After pushing, fetch the collection page and verify:

curl -s "https://sourcelibrary.org/api/collections/SLUG" | python3 -c "
import sys, json
d = json.load(sys.stdin)
c = d.get('collection', d)
print('Name:', c.get('name'))
print('Subtitle:', c.get('subtitle'))
print('Expanded desc:', len(c.get('expanded_description', '')), 'chars')
print('Highlighted books:', len(c.get('highlighted_books', [])))
print('Mentioned books:', len(c.get('mentioned_books', [])))
print('Featured images:', len(c.get('featured_images', [])))
print('Order:', c.get('order'))
print('Books returned:', len(d.get('books', [])))
"

Also check the exhibition draft:

curl -s "https://sourcelibrary.org/api/collections/SLUG" | python3 -c "
import sys, json; d = json.load(sys.stdin)
e = d.get('exhibition', {})
layout = e.get('layout', [])
print('Exhibition blocks:', len(layout))
for b in layout: print(f'  {b[\"component\"]}')
"

Report the live URL: https://sourcelibrary.org/collections/SLUG

Reference: Alchemy Collection (Gold Standard)

The alchemy collection has:

629 books, 6 languages
expanded_description: 2 paragraphs of editorial context
highlighted_books: 27 books across 3 tiers with editorial notes
mentioned_books: 12 title-to-book mappings
featured_images: 9 gallery images
curated_gallery: 5 images with museum descriptions
sample_books: 8 representative books
order: 1

Match this level of richness for every collection.

Common Pitfalls

Don't fabricate quotes.
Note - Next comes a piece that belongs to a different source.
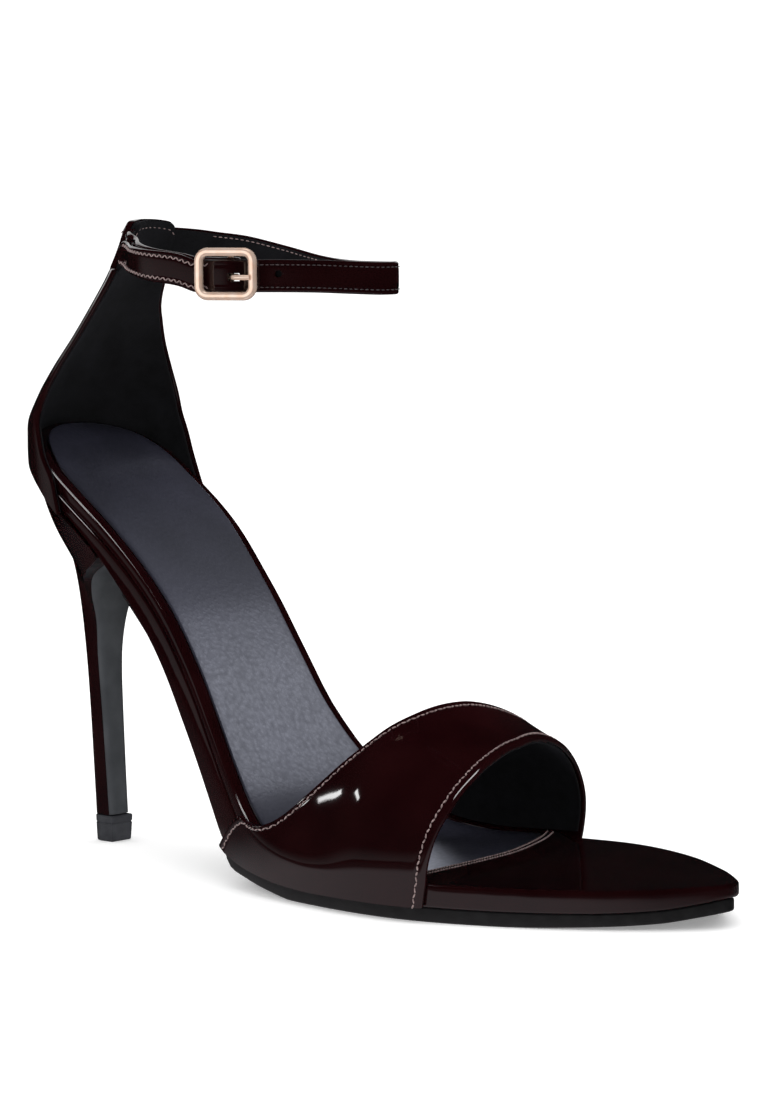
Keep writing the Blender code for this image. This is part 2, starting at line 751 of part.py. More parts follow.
def strap_route():
    """The strap's middle line: folded round the centre bar, once round the ankle and out through the buckle."""
    w, t = WRAP / MM, TAIL_OVER / MM
    layer = LAYER / MM
    fold = [by_buckle(*p) for p in (
        (-9.5, -w - 0.95), (-6.0, -w - 0.75), (-2.6, -w - 0.25), (0, -w), (0.72 * w, -0.72 * w), (w, 0),
        (0.70 * w, 0.72 * w), (0, w), (-1.6, 0.86 * w), (-3.4, 0.35 * w), (-5.6, -0.15 * w), (-8.5, -0.42 * w),
    )]
    base = [route_point(row) for row in BASE_ROUTE[1:]]
    bend = [route_point(row) for row in FRONT_BEND[1:]]
    outer = [route_point(row) for row in OUTER_ROUTE[1:]]
    window = [by_buckle(*p) for p in (
        (13.5, 0.35), (9.3, 0.7), (6.9, 1.1), (5.2, 1.6), (3.7, 2.5), (1.8, t - 0.2), (0, t), (-1.7, t - 0.2),
        (-3.5, 2.65), (-5.2, 1.75), (-6.9, 1.4), (-8.8, -0.42 * w + layer + 0.12),
    )]
    tail = tail_points()
    return through([*fold, *base, *bend, *outer, *window, *tail], 5)


def tail_points():
    """The tail lies one layer outside the base strap, to just past the side of the heel."""
    rows = [route_point(row) for row in BASE_ROUTE[1:7]]
    points = []
    for i, row in enumerate(rows[:5]):
        before, after = Vector(rows[max(i - 1, 0)]), Vector(rows[i + 1])
        run = after - before
        out = Vector((run.y, -run.x, 0)).normalized()
        if out.y > 0:
            out = -out
        points.append(tuple(Vector(row) + out * (LAYER + 0.05 * MM)))
    return points


def make_ribbon(name, line, finish, width=STRAP_WIDTH, thick=STRAP_THICK):
    """A flat strip that stands on edge along a line."""
    rings = []
    for i, here in enumerate(line):
        run = Vector(line[min(i + 1, len(line) - 1)]) - Vector(line[max(i - 1, 0)])
        out = Vector((run.y, -run.x, 0)).normalized() * thick / 2
        up = strap_up(here) * width / 2
        middle = Vector(here)
        soft = 0.82
        rings.append([
            tuple(middle + out * soft - up), tuple(middle + out - up * 0.93), tuple(middle + out + up * 0.93),
            tuple(middle + out * soft + up), tuple(middle - out * soft + up), tuple(middle - out + up * 0.93),
            tuple(middle - out - up * 0.93), tuple(middle - out * soft - up),
        ])
    points = [p for ring in rings for p in ring]
    count, faces = len(rings[0]), []
    for r in range(len(rings) - 1):
        for i in range(count):
            j = (i + 1) % count
            faces.append([r * count + i, r * count + j, (r + 1) * count + j, (r + 1) * count + i])
    last = (len(rings) - 1) * count
    faces.append(list(range(count)))
    faces.append([last + i for i in range(count)])
    return new_object(name, mesh_from(name, points, faces), finish)


def as_cutter(obj):
    obj.hide_render = True
    obj.display_type = "WIRE"
    return obj


def cut(obj, other, operation):
    change = obj.modifiers.new(other.name, "BOOLEAN")
    change.operation = operation
    change.solver = "EXACT"
    change.object = other


def casing_cutter():
    """The channel that the strap slides through, a gap larger than the strap all round."""
    line = through([route_point(row) for row in BASE_ROUTE[2:14]], 5)
    plain = bpy.data.materials["patent burgundy"]
    return as_cutter(make_ribbon("casing_channel", line, plain, STRAP_WIDTH + 2 * GAP, STRAP_THICK + 2 * GAP))


def rod(name, line, radius, finish, sides=10, squash=1.0):
    """A round bar along a line."""
    rings = []
    for i, here in enumerate(line):
        run = (Vector(line[min(i + 1, len(line) - 1)]) - Vector(line[max(i - 1, 0)])).normalized()
        side = run.cross(Vector((0, 0, 1)))
        if side.length < 0.2:
            side = run.cross(BUCKLE_RUN)
        side.normalize()
        up = side.cross(run)
        rings.append([
            tuple(Vector(here) + side * radius * squash * cos(2 * pi * k / sides) + up * radius * sin(2 * pi * k / sides))
            for k in range(sides)
        ])
    points = [p for ring in rings for p in ring]
    faces = []
    for r in range(len(rings) - 1):
        for i in range(sides):
            j = (i + 1) % sides
            faces.append([r * sides + i, r * sides + j, (r + 1) * sides + j, (r + 1) * sides + i])
    last = (len(rings) - 1) * sides
    faces.append(list(range(sides)))
    faces.append([last + i for i in range(sides)])
    return new_object(name, mesh_from(name, points, faces), finish)


EYE_RADIUS = 2.0             # millimetres, outside of the prong's eye round the centre bar
EYE_HALF = 0.75              # millimetres, half its width


def make_strap(finish):
    strap = make_ribbon("ankle_strap", strap_route(), finish)
    drop = -PRONG_DROP / MM
    slot = box_by_buckle("eye_slot", (-2.5, 3.4), (-3.6, WRAP / MM + 0.95), (drop - EYE_HALF - 0.35, drop + EYE_HALF + 0.35), finish)
    cut(strap, slot, "DIFFERENCE")
    pin = PRONG_RADIUS / MM + 0.35
    hole = box_by_buckle("prong_hole", (0.6, 3.5), (2.2, 7.0), (drop - pin, drop + pin), finish)
    cut(strap, hole, "DIFFERENCE")
    spare = rod("spare_hole", [by_buckle(HOLE_SPACING / MM + 2.2, out) for out in (-3, 4)], HOLE_RADIUS, finish)
    cut(strap, as_cutter(spare), "DIFFERENCE")
    return strap


def box_by_buckle(name, runs, outs, ups, finish):
    """A cutter square to the buckle, given in millimetres from its centre bar."""
    corners = [by_buckle(r, o, u) for u in ups for o in outs for r in runs]
    faces = [(0, 1, 3, 2), (4, 6, 7, 5), (0, 4, 5, 1), (2, 3, 7, 6), (0, 2, 6, 4), (1, 5, 7, 3)]
    return as_cutter(new_object(name, mesh_from(name, corners, faces), finish))


FRAME_OUT = 1.7 * MM + STRAP_THICK / 2 + GAP + BUCKLE_THICK / 2   # the frame's middle, out from the centre bar
PRONG_NOTCH = 0.7 * MM


def make_buckle_frame(finish):
    """A rounded rectangle with a centre bar set behind it, which the strap folds round."""
    sides = 10
    profile = []
    half_bar, half_thick = BUCKLE_BAR / 2, BUCKLE_THICK / 2
    for k in range(sides):
        turn = 2 * pi * (k + 0.5) / sides
        profile.append((half_bar * np.sign(cos(turn)) * abs(cos(turn)) ** 0.7, half_thick * np.sign(sin(turn)) * abs(sin(turn)) ** 0.7))
    corner = BUCKLE_CORNER - half_bar
    along, tall = BUCKLE_LENGTH / 2 - half_bar - corner, BUCKLE_HEIGHT / 2 - half_bar - corner
    path = []
    for quarter, (sx, sy) in enumerate(((1, 1), (-1, 1), (-1, -1), (1, -1))):
        for k in range(6):
            turn = pi / 2 * (quarter + k / 5)
            path.append((sx * along + corner * cos(turn), sy * tall + corner * sin(turn), cos(turn), sin(turn)))
    points, faces = [], []
    for run, up, nr, nu in path:
        for a, b in profile:
            points.append(by_buckle((run + nr * a) / MM, (FRAME_OUT + b) / MM, (up + nu * a) / MM))
    for i in range(len(path)):
        for k in range(sides):
            j, m = (i + 1) % len(path), (k + 1) % sides
            faces.append([i * sides + k, i * sides + m, j * sides + m, j * sides + k])
    frame = new_object("buckle_frame", mesh_from("buckle_frame", points, faces), finish)
    half = (BUCKLE_HEIGHT - BUCKLE_BAR) / 2 / MM
    out = FRAME_OUT / MM
    line = [by_buckle(0, out - 0.1, -half), by_buckle(0, 0.9, -half), by_buckle(0, 0.25, -half + 0.25)]
    line += [by_buckle(0, 0, -half + 0.9), by_buckle(0, 0, half - 0.9), by_buckle(0, 0.25, half - 0.25)]
    line += [by_buckle(0, 0.9, half), by_buckle(0, out - 0.1, half)]
    bar = as_cutter(rod("centre_bar", line, BAR_RADIUS, finish, 10))
    cut(frame, bar, "UNION")
    drop = -PRONG_DROP / MM
    notch_line = [by_buckle(run, FRAME_OUT / MM + BUCKLE_THICK / MM / 2 + PRONG_RADIUS / MM - PRONG_NOTCH / MM + 0.3, drop) for run in (4, 9)]
    notch = as_cutter(rod("prong_notch", notch_line, PRONG_RADIUS + 0.3 * MM, finish, 10))
    cut(frame, notch, "DIFFERENCE")
    return frame


def make_prong(finish):
    """The prong: an eye round the centre bar, then up through the strap and across to the frame."""
    drop = -PRONG_DROP / MM
    rest = FRAME_OUT / MM + BUCKLE_THICK / MM / 2 + PRONG_RADIUS / MM - PRONG_NOTCH / MM + 0.35
    line = through([
        by_buckle(0.9, 1.15, drop), by_buckle(1.5, 2.4, drop), by_buckle(2.0, 3.9, drop),
        by_buckle(2.7, rest - 0.1, drop), by_buckle(4.2, rest + 0.12, drop), by_buckle(6.3, rest, drop),
    ], 4)
    prong = rod("buckle_prong", [tuple(p) for p in line], PRONG_RADIUS, finish, 10)
    points, faces, sides = [], [], 16
    inner = BAR_RADIUS / MM + 0.3
    for radius, half in ((EYE_RADIUS, -EYE_HALF), (EYE_RADIUS, EYE_HALF), (inner, EYE_HALF), (inner, -EYE_HALF)):
        for k in range(sides):
            turn = 2 * pi * k / sides
            points.append(by_buckle(radius * cos(turn), radius * sin(turn), drop + half))
    for ring in range(4):
        for k in range(sides):
            j, after = (k + 1) % sides, (ring + 1) % 4
            faces.append([ring * sides + k, ring * sides + j, after * sides + j, after * sides + k])
    eye = as_cutter(new_object("prong_eye", mesh_from("prong_eye", points, faces), finish))
    cut(prong, eye, "UNION")
    return prong


def centre_on_origin():
    """Moves every mesh so that the origin lies under the middle of the sandal."""
    bpy.context.view_layer.update()
    solids = [o for o in bpy.data.objects if o.type == "MESH" and not o.hide_render]
    xs = [v.co.x for o in solids for v in o.data.vertices]
    ys = [v.co.y for o in solids for v in o.data.vertices]
    shift = Vector((-(min(xs) + max(xs)) / 2, -(min(ys) + max(ys)) / 2, 0))
    for obj in bpy.data.objects:
        if obj.type == "MESH":
            for vertex in obj.data.vertices:
                vertex.co += shift
    print("shift in millimetres:", round(shift.x / MM, 3), round(shift.y / MM, 3))


def main():
    clear_scene()
    patent = material("patent burgundy", BURGUNDY, 0.08)
    lining = material("smooth black lining", BLACK, 0.45)
    rubber = material("black rubber", BLACK, 0.6)
    satin = material("satin grey", GREY, 0.4)
    metal = material("rose gold plate", ROSE_GOLD, 0.2, 1.0)
    make_footbed(patent)
    make_sock_lining(lining)
    make_shank_cover(patent)
    make_outsole(rubber)
    make_heel(patent)
    make_heel_breast(satin)
    make_top_lift(satin)
    make_counter(patent)
    make_toe_band(patent)
    make_strap(patent)
    make_buckle_frame(metal)
    make_prong(metal)
    centre_on_origin()


main()
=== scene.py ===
from math import cos, hypot, pi, radians, sin, sqrt

import bmesh
import bpy
import numpy as np
from mathutils import Matrix, Vector


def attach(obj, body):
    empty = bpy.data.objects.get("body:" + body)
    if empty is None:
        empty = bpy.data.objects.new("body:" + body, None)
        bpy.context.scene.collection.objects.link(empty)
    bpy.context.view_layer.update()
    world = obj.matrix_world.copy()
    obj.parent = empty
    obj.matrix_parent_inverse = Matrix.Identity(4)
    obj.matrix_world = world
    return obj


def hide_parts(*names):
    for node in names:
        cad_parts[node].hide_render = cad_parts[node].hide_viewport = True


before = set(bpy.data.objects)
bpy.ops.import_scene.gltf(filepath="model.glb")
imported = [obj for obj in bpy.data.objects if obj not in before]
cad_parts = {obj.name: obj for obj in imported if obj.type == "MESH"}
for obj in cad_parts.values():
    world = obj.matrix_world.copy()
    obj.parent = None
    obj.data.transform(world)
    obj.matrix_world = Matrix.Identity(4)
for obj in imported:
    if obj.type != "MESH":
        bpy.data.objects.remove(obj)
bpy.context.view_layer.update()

MM = 0.001
SHIFT = Vector((-107.953, 2.643, 0)) * MM    # from the back of the footbed to the CAD's origin

# Sizes of the CAD
LENGTH = 218 * MM
HEEL_RISE = 109 * MM
BALL_LATERAL = 41.5 * MM
BALL_MEDIAL = 37.8 * MM
SEAT_HALF = 24.2 * MM
TOE_SPRING = 3.6 * MM
FOOTBED = 5.3 * MM
OUTSOLE = 3.4 * MM
LINING = 0.8 * MM
COUNTER_WALL = 1.8 * MM
BAND_WALL = 1.7 * MM
STRAP_THICK = 1.5 * MM
BREAST_THICK = 0.8 * MM
GAP = 0.3 * MM
LINING_INSET = 3.2 * MM
WRAP_EDGE = 0.9 * MM         # radius of the sole's wrapped edges
OUTSOLE_INSET = 1.0 * MM
WAIST_INSET = 4.5 * MM
LIFT_HEIGHT = 6.8 * MM
STEM_LENGTH = 6.4 * MM
STEM_HALF = 3.5 * MM
STEM_BACK = 12.0 * MM
HEEL_TOP_LENGTH = 36 * MM
COUNTER_RISE = 53 * MM
COUNTER_HALF = 26.5 * MM
CASING_SKIN = 1.1 * MM
CASING_DROP = 1.2 * MM
CASING_LATERAL = 30
CASING_MEDIAL = 36
BAND_RISE = 45 * MM
STRAP_WIDTH = 8 * MM
STRAP_TOP = 160 * MM
LOOP_LENGTH = 84.9 * MM
LOOP_HALF = 24.8 * MM
LOOP_BACK = 29.6 * MM
BUCKLE_LENGTH = 16 * MM
BUCKLE_HEIGHT = 12.9 * MM
BUCKLE_BAR = 2.1 * MM
BUCKLE_THICK = 2 * MM
BUCKLE_CORNER = 3.4 * MM
BAR_RADIUS = 0.8 * MM
PRONG_RADIUS = 0.65 * MM
PRONG_DROP = 0.8 * MM
HOLE_RADIUS = 0.9 * MM
HOLE_SPACING = 10.5 * MM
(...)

If the quote endpoint returns no data (book not translated), skip it. Better to have no quotes than fake ones.
Don't use book _id — use id. The book.id field is what all lookups use. See memory: lesson-id-vs-_id.md.
Don't include untranslated books in highlighted_books if there are enough translated ones. Untranslated books show as empty shells.
Don't write the description about Source Library ("our collection includes..."). Write about the tradition/field itself. The collection IS the description.
Don't set featured_images manually unless necessary. The image extraction pipeline does this automatically with quality scoring. Only override if the automatic selection is poor.
Don't forget to verify book IDs are real. Always fetch book data before referencing IDs.
Don't ignore the Visual Art section. Artwork imports from Rijksmuseum/Wikimedia often bring in text-heavy pages, duplicates, and off-topic prints. Always run the artwork audit (Step 7) when curating collections that have artworks.
Don't remove artworks from the database — only from collections. Use $pull: { collections: slug } to untag, never deleteOne.